> Task brief
Among the lines below, keep only those from the one containing "for item in" through the one containing "obj.parent = empty", and reproduce them exactly.
---------- Recorded data
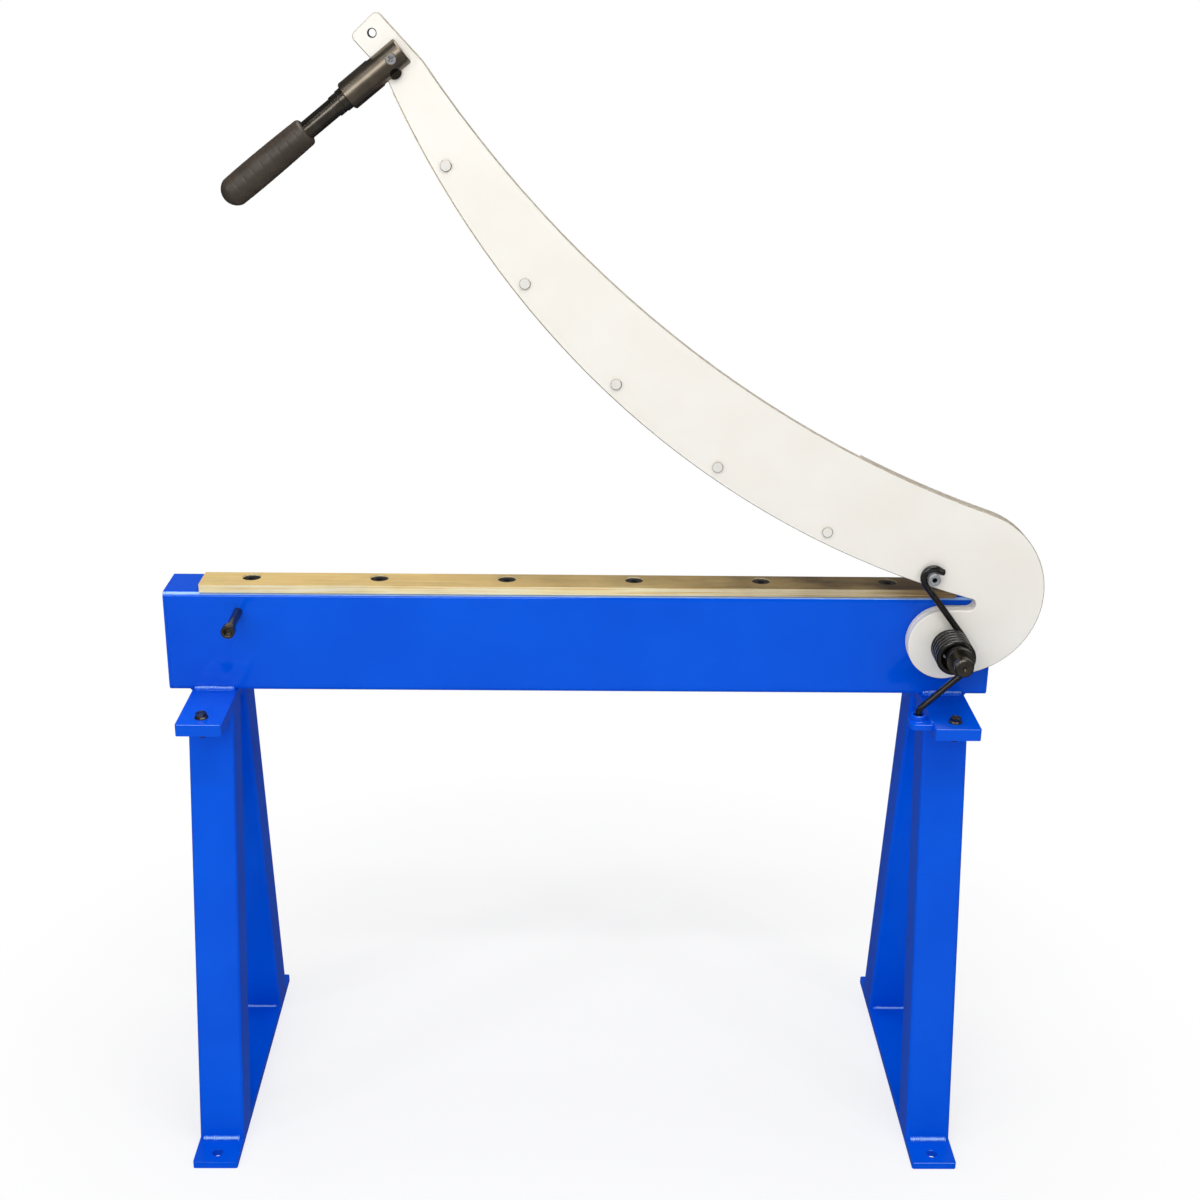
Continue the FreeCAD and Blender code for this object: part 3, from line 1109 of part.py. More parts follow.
def make_grip():
    """The moulded grip: a turned profile with fine grooves, a rounded mouth and a domed end."""
    owner = body("handle_grip")
    profile = sketch(owner, "XZ_Plane")
    bore = dim("rod_diameter") / 2
    start = dim("grip_start")
    finish = start + dim("grip_length")
    bore_end = dim("slot_depth") + dim("rod_length")
    lip = dim("grip_lip")
    corner = lip * (1 - math.sqrt(0.5))
    mouth = grip_radius(lip)
    half = dim("grip_groove_width") / 2
    edges = [[(bore, start), (mouth - lip, start)],
             [(mouth - lip, start), (mouth - corner, start + corner), (mouth, start + lip)]]
    at = (mouth, start + lip)
    for number in range(int(dim("grip_groove_count"))):
        middle = dim("grip_groove_first") + dim("grip_groove_pitch") * number
        near = (grip_radius(middle - half), start + middle - half)
        deep = (grip_radius(middle) - dim("grip_groove"), start + middle)
        far = (grip_radius(middle + half), start + middle + half)
        edges += [[at, near], [near, deep], [deep, far]]
        at = far
    shoulder = (grip_radius(dim("grip_length") - dim("grip_dome")), finish - dim("grip_dome"))
    dome = (shoulder[0] ** 2 + dim("grip_dome") ** 2) / (2 * dim("grip_dome"))
    dome_mid = shoulder[0] / 2
    dome_z = finish - dome + math.sqrt(dome ** 2 - dome_mid ** 2)
    edges += [[at, shoulder],
              [shoulder, (dome_mid, dome_z), (0, finish)],
              [(0, finish), (0, bore_end)],
              [(0, bore_end), (bore, bore_end)],
              [(bore, bore_end), (bore, start)]]
    draw(profile, edges)
    turned = owner.newObject("PartDesign::Revolution", "grip_turned")
    turned.Profile = profile
    turned.ReferenceAxis = (profile, ["V_Axis"])
    turned.Angle = 360
    return lay(owner)


def make_arm_bush():
    at = ("places.pivot_x", "places.pad_back_y", "places.pivot_z")
    return ring("arm_bush", at, "dims.bush_diameter / 2", "dims.shaft_diameter / 2 + dims.bush_clearance",
                "places.pad_back_y - places.arm_face_y", "near")


# The whole machine, each piece in its own node
pieces = [make_beam(),
          make_end_cap("beam_end_cap_left", "places.beam_left_x"),
          make_end_cap("beam_end_cap_right", "-places.beam_left_x - dims.end_cap_thickness"),
          make_backing_bar(), make_lower_blade(), make_blade_screws(),
          make_foot_plate("foot_plate_left", STAND_XS[0]), make_foot_plate("foot_plate_right", STAND_XS[1])]
pieces += make_stand("stand_left", STAND_XS[0]) + make_stand("stand_right", STAND_XS[1])
pieces += make_stand_fasteners() + make_stop_bolt() + make_pivot()
pieces += [make_spring(), make_eyelet()]
pieces += [make_arm_plate(), make_arm_backing(), make_arm_bush(), make_upper_blade(),
           make_edge_screws(), make_hook_bolt(), make_socket()]
pieces += make_cross_screw() + [make_rod(), make_ferrule(), make_grip()]
doc.recompute()

for item in doc.Objects:
    wrong = [state for state in item.State if state in ("Invalid", "Error")]
    if wrong:
        raise RuntimeError("%s is %s" % (item.Name, wrong))
for piece in pieces:
    if piece.Shape.isNull() or not piece.Shape.isValid():
        raise RuntimeError(piece.Label + " has no valid shape")

os.makedirs("parts", exist_ok=True)
for piece in pieces:
    piece.Shape.exportStep(os.path.join("parts", piece.Label + ".step"))
print(len(pieces), "nodes written")
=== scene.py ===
import json
import math

import bpy
import bmesh
import numpy as np
from mathutils import Matrix, Vector


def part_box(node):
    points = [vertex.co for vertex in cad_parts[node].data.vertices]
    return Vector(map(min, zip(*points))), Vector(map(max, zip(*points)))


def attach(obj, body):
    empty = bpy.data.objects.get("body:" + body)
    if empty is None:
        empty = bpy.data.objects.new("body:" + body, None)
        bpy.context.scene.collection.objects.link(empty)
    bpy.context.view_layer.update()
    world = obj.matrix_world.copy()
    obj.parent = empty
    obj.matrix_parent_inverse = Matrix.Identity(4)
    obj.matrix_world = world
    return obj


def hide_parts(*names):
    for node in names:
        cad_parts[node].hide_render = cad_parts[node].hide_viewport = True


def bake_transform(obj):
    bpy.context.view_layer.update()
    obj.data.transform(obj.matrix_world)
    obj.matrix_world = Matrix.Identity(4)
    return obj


# Hand guillotine shear on two A-frame stands, seen from its back, with the arm raised
# X runs along the bed, the arm swings on the -Y side, Z is up from the floor, in metres
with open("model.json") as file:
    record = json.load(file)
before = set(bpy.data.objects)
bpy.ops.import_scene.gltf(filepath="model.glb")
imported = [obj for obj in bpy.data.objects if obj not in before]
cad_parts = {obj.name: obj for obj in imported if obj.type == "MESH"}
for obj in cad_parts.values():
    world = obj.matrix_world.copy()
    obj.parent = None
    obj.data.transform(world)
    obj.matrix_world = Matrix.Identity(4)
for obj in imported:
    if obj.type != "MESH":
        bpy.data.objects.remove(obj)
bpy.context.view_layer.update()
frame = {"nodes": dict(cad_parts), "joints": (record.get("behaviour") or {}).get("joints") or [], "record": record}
mm = 0.001


# Plain helpers
def hexColour(code, alpha=1.0):  # sRGB hex to linear
    parts = [int(code[i:i + 2], 16) / 255 for i in (1, 3, 5)]
    linear = [c / 12.92 if c <= 0.04045 else ((c + 0.055) / 1.055) ** 2.4 for c in parts]
    return (*linear, alpha)


def addNode(tree, kind, settings=None, inputs=None):  # adds a node, sets it up and links its inputs
    node = tree.nodes.new(kind)
    for name, value in (settings or {}).items():
        setattr(node, name, value)
    for key, value in (inputs or {}).items():
        socket = node.inputs[key]
        if isinstance(value, bpy.types.NodeSocket):
            tree.links.new(value, socket)
        else:
            socket.default_value = value
    return node


def newMaterial(name):
    material = bpy.data.materials.new(name)
    material.use_nodes = True
    tree = material.node_tree
    tree.nodes.clear()
    shader = addNode(tree, "ShaderNodeBsdfPrincipled")
    out = addNode(tree, "ShaderNodeOutputMaterial", inputs={"Surface": shader.outputs[0]})
    place = addNode(tree, "ShaderNodeTexCoord").outputs["Object"]
    return material, tree, shader, out, place


def ramp(tree, factor, stops):  # stops are (place, linear colour or grey number)
    node = addNode(tree, "ShaderNodeValToRGB", inputs={"Fac": factor})
    band = node.color_ramp
    while len(band.elements) < len(stops):
        band.elements.new(0.5)
    for element, (place, colour) in zip(band.elements, stops):
        element.position = place
        element.color = colour if isinstance(colour, tuple) else (colour, colour, colour, 1)
    return node.outputs["Color"]


def noise(tree, place, size, detail=3, stretch=(1, 1, 1), roughness=0.5):  # size of one patch in metres
    mapped = addNode(tree, "ShaderNodeMapping", inputs={"Vector": place, "Scale": stretch}).outputs[0]
    return addNode(tree, "ShaderNodeTexNoise", inputs={
        "Vector": mapped, "Scale": 1 / size, "Detail": detail, "Roughness": roughness}).outputs["Fac"]


def bump(tree, height, distance, strength=1.0, normal=None):
    inputs = {"Height": height, "Distance": distance, "Strength": strength}
    if normal is not None:
        inputs["Normal"] = normal
    return addNode(tree, "ShaderNodeBump", inputs=inputs).outputs["Normal"]


def mixColour(tree, factor, first, second):
    return addNode(tree, "ShaderNodeMix", {"data_type": "RGBA"}, {
        0: factor, 6: first, 7: second}).outputs[2]


# Masks: where a surface looks, and what it is near
def turnedTo(tree, way, low, high):  # 1 where the surface looks the given way, 0 where it looks elsewhere
    normal = addNode(tree, "ShaderNodeTexCoord").outputs["Normal"]
    share = addNode(tree, "ShaderNodeVectorMath", {"operation": "DOT_PRODUCT"}, {
        0: normal, 1: way}).outputs["Value"]
    return addNode(tree, "ShaderNodeMapRange", {"interpolation_type": "SMOOTHSTEP"}, {
        "Value": share, "From Min": low, "From Max": high}).outputs[0]


def facing(tree, axis, low, high):  # 1 where the surface looks either way along an axis, else 0
    normal = addNode(tree, "ShaderNodeTexCoord").outputs["Normal"]
    part = addNode(tree, "ShaderNodeSeparateXYZ", inputs={"Vector": normal}).outputs[axis]
    size = addNode(tree, "ShaderNodeMath", {"operation": "ABSOLUTE"}, {0: part}).outputs[0]
    return addNode(tree, "ShaderNodeMapRange", {"interpolation_type": "SMOOTHSTEP"}, {
        "Value": size, "From Min": low, "From Max": high}).outputs[0]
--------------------
> Response to the task
for item in doc.Objects:
    wrong = [state for state in item.State if state in ("Invalid", "Error")]
    if wrong:
        raise RuntimeError("%s is %s" % (item.Name, wrong))
for piece in pieces:
    if piece.Shape.isNull() or not piece.Shape.isValid():
        raise RuntimeError(piece.Label + " has no valid shape")

os.makedirs("parts", exist_ok=True)
for piece in pieces:
    piece.Shape.exportStep(os.path.join("parts", piece.Label + ".step"))
print(len(pieces), "nodes written")
=== scene.py ===
import json
import math

import bpy
import bmesh
import numpy as np
from mathutils import Matrix, Vector


def part_box(node):
    points = [vertex.co for vertex in cad_parts[node].data.vertices]
    return Vector(map(min, zip(*points))), Vector(map(max, zip(*points)))


def attach(obj, body):
    empty = bpy.data.objects.get("body:" + body)
    if empty is None:
        empty = bpy.data.objects.new("body:" + body, None)
        bpy.context.scene.collection.objects.link(empty)
    bpy.context.view_layer.update()
    world = obj.matrix_world.copy()
    obj.parent = empty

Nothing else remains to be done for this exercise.